Chief executive of Action for Children, Dame Clare Tickell welcomed the progress of the programme as evidence for investment in intensive family support:

“We know that providing targeted and tailored support to families with multiple problems, by offering a mixture of challenge and support, can equip them with the practical and emotional skills needed to make a real step change in their own lives and those of their children.
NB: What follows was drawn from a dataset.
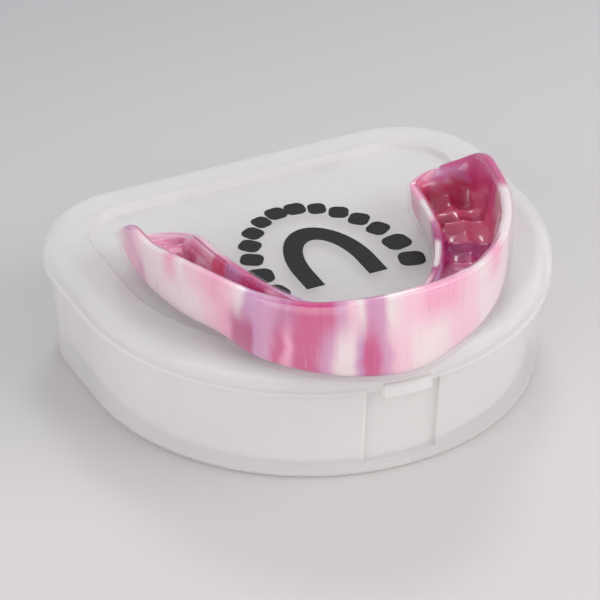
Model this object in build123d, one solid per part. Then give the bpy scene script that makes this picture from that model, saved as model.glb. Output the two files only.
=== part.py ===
from build123d import *
import math
import os

# Mouthguard lying on its closed storage case, in millimetres, +Z up.
# Origin: on the underside of the case, at the middle of the lid's width and depth.
# The hinge is at the back (+Y), the latch tab at the front (-Y).

# ---- Case: a D seen from above, round at the front, with the hinge along the straight back ----
CASE_WIDTH = 80.0
SIDE_LENGTH = 13.1
CORNER_RADIUS = 16.4
CASE_HEIGHT = 21.9
PARTING_HEIGHT = 17.05
PARTING_GAP = 0.15

FRONT_RADIUS = CASE_WIDTH / 2
CASE_DEPTH = FRONT_RADIUS + SIDE_LENGTH + CORNER_RADIUS
BACK_Y = CASE_DEPTH / 2
FRONT_Y = -CASE_DEPTH / 2
FRONT_CENTRE_Y = FRONT_Y + FRONT_RADIUS
CORNER_CENTRE_X = FRONT_RADIUS - CORNER_RADIUS
CORNER_CENTRE_Y = BACK_Y - CORNER_RADIUS

# Insets are measured inward from the lid's outer edge.
BASE_INSET = 0.8
BASE_TAPER = 1.4
BASE_WALL = 1.7
BASE_FLOOR = 1.5
BASE_FOOT_RADIUS = 1.2
BASE_INNER_RADIUS = 2.0
LIP_INSET = 1.7
LIP_TOP = 19.4
LID_WALL = 1.4
LID_THICKNESS = 1.3
LID_TOP_RADIUS = 3.0
LID_INNER_RADIUS = 1.7
RIM_WIDTH = 7.4
PANEL_HEIGHT = 20.8
PANEL_SLOPE = 0.7
PANEL_EDGE_RADIUS = 0.5

# ---- Front latch: a tab on the lid over a thumb recess in the base, and a snap bead on the lip ----
LATCH_X = -1.8
TAB_WIDTH = 8.2
TAB_BOTTOM = 16.1
TAB_TOP = 18.5
TAB_PROUD = 0.6
TAB_DEPTH = 0.6
RECESS_WIDTH = 12.6
RECESS_BOTTOM = 2.8
RECESS_DEPTH = 0.8
BEAD_WIDTH = 14.0
BEAD_PROUD = 0.18
BEAD_HEIGHT = 0.7
BEAD_TOP = 18.9

# ---- Hinge: a leaf and knuckle on the lid, with stub pins in two lugs on the base ----
HINGE_Y = BACK_Y + 1.15
HINGE_Z = 14.4
KNUCKLE_RADIUS = 1.75
KNUCKLE_HALF_LENGTH = 16.0
LEAF_FRONT_Y = BACK_Y - 0.45
LEAF_BACK_Y = BACK_Y + 1.05
LEAF_TOP = 18.6
PIN_RADIUS = 1.0
PIN_LENGTH = 4.3
BORE_RADIUS = 1.06
END_GAP = 0.3
LUG_LENGTH = 4.8
LUG_RADIUS = 1.9
LUG_TOP = 16.3
LUG_FOOT_Z = 9.5
LUG_ROOT_Y = BACK_Y - 2.0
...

Not only that, it is a cost effective approach for local authorities.

The Troubled Families Programme is a payment by results model designed to reduce youth crime and anti-social behaviour, keep children in school and adults on the path back to work.

Launched in March 2012, the programme is designed to meet the Prime Minister's pledge of turning around the lives of 120,000 troubled families in the next three years.

As part of the programme the government has also announced that it is hiring an extra 150 Jobcentre plus advisers to help ‘tackle’ the troubled families.

In an interview on BBC Radio 5live’s Breakfast programme, local government secretary, Eric Pickles said:

"It’s about reducing crime within the family, reducing anti-social behaviour and getting people back into work and today I’m very pleased to announce that we’ve agreed with the Department of Work and Pensions an extra specialist 150 Jobcentre Plus advisers that will tackle these people because, essentially, these are folks that the system abandoned."

Tickell urged the government to ensure the new advisers work alongside existing family support services:

“Many of these families have chaotic lives due to their complex problems. Only when you get to the root causes of their problems can we begin to support them build the resilience needed to sustain employment”, she said.